À procura de cordas cósmicas e outros defeitos topológicos com ondas é o título do projeto de investigação científica apresentado à Fundação para a Ciência e Tecnologia, com uma vertente de comunicação de ciência. Sobe agora ao palco do Planetário do Porto.

Há muito familiarizada com estas questões da cosmologia está Raquel S., responsável pela dramaturgia do espetáculo. Desde os tempos em que frequentou o curso de Filosofia da Faculdade de Letras da U.Porto que as debate, precisamente com a irmã, Lara Sousa, com quem vivia, na altura, e que estava a completar o curso de Astronomia na Faculdade de Ciências. Cada uma na sua área de estudo, as irmãs chegaram até a ter uma disciplina com o mesmo nome: Cosmologia.

Tendo sido pensado desde o início como um projeto de divulgação científica e dada a complexidade do tema, Raquel S. teve como preocupação “o nível de precisão que poderíamos atingir com este tipo de discurso”, mas sem o tornar críptico.  Ou seja, para além de “concessões artísticas”, sabia que o caminho seria estabelecer cruzamentos, nomeadamente com o recurso a elementos da Filosofia para ajudar a pensar estas grandezas do Cosmos. Uma prática que, de resto, já é habitual à Associação Cultural Noitarder, que enlaça os seus projetos de teatro com disciplinas como a filosofia e a literatura.

Aproximação a experiências do quotidiano

Se conseguimos ouvir o que não vemos, como uma ambulância a passar na rua quando estamos dentro de casa, por exemplo, “podemos detetar ondas gravitacionais de objetos que não vemos e que passam através de obstáculos”, explica Lara Sousa. Daí a analogia com o som, mas há outras aproximações a experiências do quotidiano.

As transições de fase do início do universo (que provocam ondas gravitacionais) são associadas à ocorrência de um trauma, já que se trata de “um acontecimento que provoca uma onda de choque sobre a nossa forma de agir”, diz-nos Raquel S.. A queda de um objeto no chão e a consequente projeção de vidros originada pelo embate servirá para, visualmente, ilustrar o movimento de expansão do Big Bang, e o recurso a um tecido onde é colocado um objeto circular, que através do peso curva o tecido, servirá para exemplificar a relação espaço / tempo.

Pequenas perguntas para chegar às grandes questões

A grandeza de tempo foi uma ideia que Raquel S. quis “trocar por miúdos”. “O que é este tempo do universo que é tão comprido e inimaginavelmente longínquo?
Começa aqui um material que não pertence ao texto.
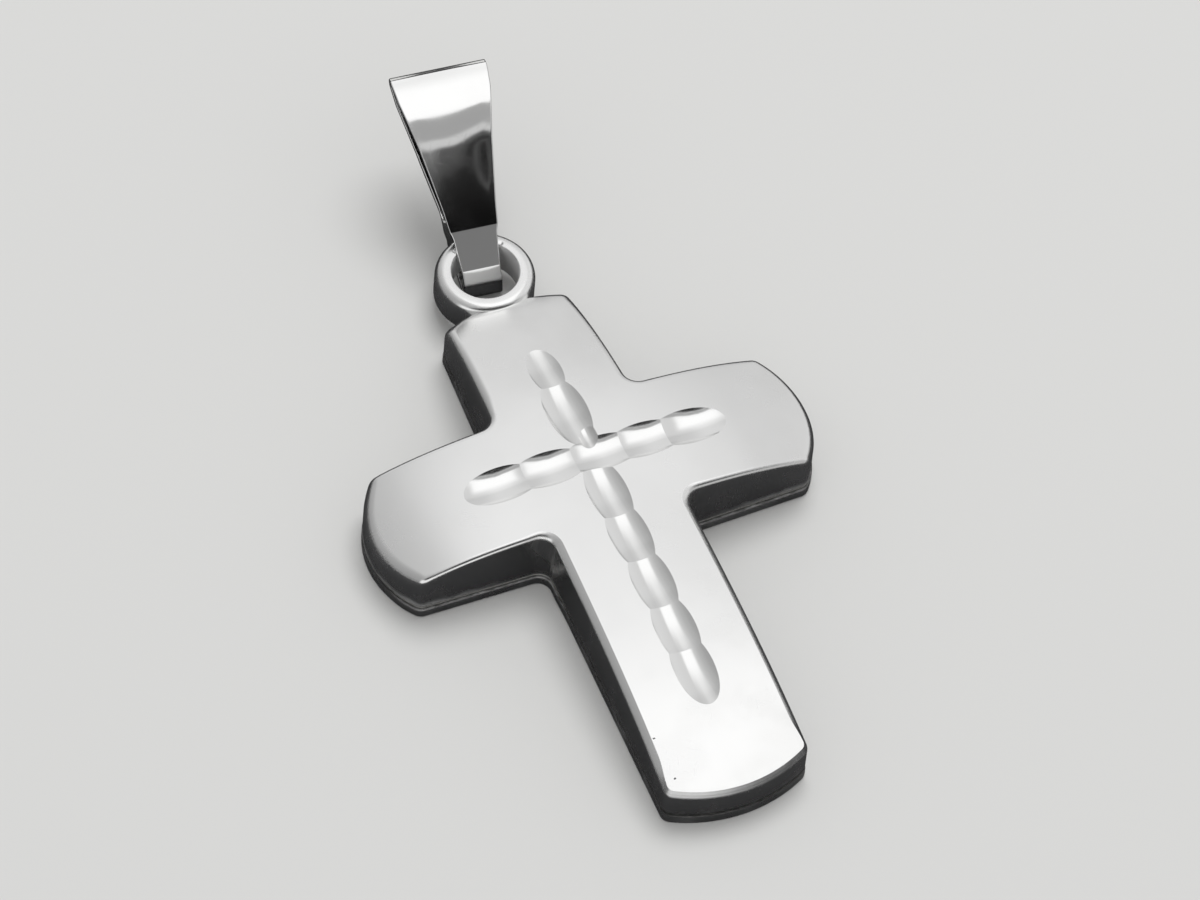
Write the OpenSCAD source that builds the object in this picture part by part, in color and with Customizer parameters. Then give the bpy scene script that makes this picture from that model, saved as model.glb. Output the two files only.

Como é que o conseguimos comparar com o nosso dia-a-dia? Com a nossa finitude?” Daí o paralelo com a escala de tempo da existência humana. “A forma do meu corpo é a consequência de uma genética (…) do cabelo escuro da minha mãe, das características da minha bisavó e assim sucessivamente”. Da mesma forma, esclarece, que “o processo científico também deduz a partir das ondas gravitacionais. Também faz investigação do que está para trás (o início da vida do universo) através do ruido que chega até nós hoje.”

A linha dramaturgia que Raquel S. seguiu foi: A partir de pequenas perguntas, chegar às grandes questões. Por exemplo: Porque é que há noite? Que servirá para explicar o paradoxo de Olbers, ou qual a diferença entre ruído e barulho? Pretexto para falar dos sinais gerados no início da vida do universo que, sobrepostos, criam ruído, comparável (outro paralelismo) com o barulho do “e se”, “e se”, “e se” que geramos na nossa própria mente e que nos impede de obter clareza.

Para nos reposicionar, no espaço e no tempo, o Ruído tem estreia marcada para dia 11 de novembro, às 21h00 e repete dia 12, à mesma hora. No dia 13 acontece um pouco mais cedo, às 19h00. Retoma também às 19h00, mas de dia 24 de novembro. Dias 25 e 26 tem sessões marcadas para as 21h00 e termina a 27 de novembro, com um espetáculo às 19h00.

Com produção da Noitarder, o espetáculo tem música de José Alberto Gomes, vídeo de Miguel C. Tavares e interpretação de Maria Inês Peixoto.

A entrada é livre, e pode fazer a reserva prévia.